Give only the lines from the one containing "Reconstruct the object" through the end of the material below, exactly as written.

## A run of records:
▼

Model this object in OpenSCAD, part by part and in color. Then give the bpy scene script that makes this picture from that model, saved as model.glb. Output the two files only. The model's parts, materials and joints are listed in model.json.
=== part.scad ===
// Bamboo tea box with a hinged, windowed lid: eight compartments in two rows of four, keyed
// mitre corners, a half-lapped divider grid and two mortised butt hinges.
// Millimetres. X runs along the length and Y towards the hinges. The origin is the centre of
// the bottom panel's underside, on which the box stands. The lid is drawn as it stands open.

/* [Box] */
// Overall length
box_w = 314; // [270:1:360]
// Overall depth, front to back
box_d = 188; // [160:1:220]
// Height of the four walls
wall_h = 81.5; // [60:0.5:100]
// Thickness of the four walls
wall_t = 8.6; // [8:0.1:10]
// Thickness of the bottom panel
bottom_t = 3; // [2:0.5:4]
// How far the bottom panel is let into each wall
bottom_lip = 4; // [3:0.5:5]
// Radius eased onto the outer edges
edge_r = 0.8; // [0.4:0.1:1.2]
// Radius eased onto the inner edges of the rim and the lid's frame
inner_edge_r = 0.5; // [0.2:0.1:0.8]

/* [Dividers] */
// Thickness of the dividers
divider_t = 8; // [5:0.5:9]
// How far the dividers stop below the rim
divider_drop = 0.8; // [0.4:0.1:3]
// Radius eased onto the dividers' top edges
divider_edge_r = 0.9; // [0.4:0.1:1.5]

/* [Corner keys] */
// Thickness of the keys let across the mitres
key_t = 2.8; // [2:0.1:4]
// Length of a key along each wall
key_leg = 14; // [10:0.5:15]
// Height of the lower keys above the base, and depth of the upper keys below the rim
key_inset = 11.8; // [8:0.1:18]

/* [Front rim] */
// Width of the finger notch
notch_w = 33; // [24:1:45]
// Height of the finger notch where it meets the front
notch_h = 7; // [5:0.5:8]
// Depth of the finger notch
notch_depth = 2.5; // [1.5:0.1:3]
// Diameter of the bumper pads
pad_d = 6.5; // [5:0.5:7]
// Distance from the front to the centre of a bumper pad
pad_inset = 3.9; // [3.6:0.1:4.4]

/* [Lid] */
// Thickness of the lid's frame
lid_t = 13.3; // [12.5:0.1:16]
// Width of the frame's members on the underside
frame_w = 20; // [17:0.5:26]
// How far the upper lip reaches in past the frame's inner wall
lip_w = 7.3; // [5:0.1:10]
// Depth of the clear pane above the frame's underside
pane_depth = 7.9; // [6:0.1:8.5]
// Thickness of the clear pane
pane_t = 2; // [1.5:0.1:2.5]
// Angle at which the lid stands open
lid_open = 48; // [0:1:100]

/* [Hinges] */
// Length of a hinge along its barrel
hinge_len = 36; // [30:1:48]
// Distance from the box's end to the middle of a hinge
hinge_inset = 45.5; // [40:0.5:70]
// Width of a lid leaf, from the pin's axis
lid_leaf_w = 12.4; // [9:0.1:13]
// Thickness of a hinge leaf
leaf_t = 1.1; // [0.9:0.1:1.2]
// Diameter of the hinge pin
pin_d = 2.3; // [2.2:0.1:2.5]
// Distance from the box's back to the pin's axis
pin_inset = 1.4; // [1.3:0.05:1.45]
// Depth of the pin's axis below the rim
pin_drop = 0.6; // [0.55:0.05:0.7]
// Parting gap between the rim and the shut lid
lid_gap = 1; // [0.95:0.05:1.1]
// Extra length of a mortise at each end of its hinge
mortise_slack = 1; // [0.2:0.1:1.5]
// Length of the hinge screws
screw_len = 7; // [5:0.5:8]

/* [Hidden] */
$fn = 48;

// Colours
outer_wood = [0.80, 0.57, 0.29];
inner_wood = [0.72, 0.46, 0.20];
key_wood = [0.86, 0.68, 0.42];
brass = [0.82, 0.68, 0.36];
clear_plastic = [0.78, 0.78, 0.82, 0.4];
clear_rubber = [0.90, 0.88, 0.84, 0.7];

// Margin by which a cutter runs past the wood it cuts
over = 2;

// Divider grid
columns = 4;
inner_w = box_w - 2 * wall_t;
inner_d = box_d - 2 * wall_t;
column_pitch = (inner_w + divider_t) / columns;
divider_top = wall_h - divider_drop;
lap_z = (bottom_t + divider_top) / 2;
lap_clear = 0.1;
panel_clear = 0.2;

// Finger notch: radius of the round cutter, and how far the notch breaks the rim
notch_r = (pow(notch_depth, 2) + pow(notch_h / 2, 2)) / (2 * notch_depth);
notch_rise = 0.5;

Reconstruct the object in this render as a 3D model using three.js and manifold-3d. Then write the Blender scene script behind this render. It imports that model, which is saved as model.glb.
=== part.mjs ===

▲

## EXERCISE RESULT:
Reconstruct the object in this render as a 3D model using three.js and manifold-3d. Then write the Blender scene script behind this render. It imports that model, which is saved as model.glb.
=== part.mjs ===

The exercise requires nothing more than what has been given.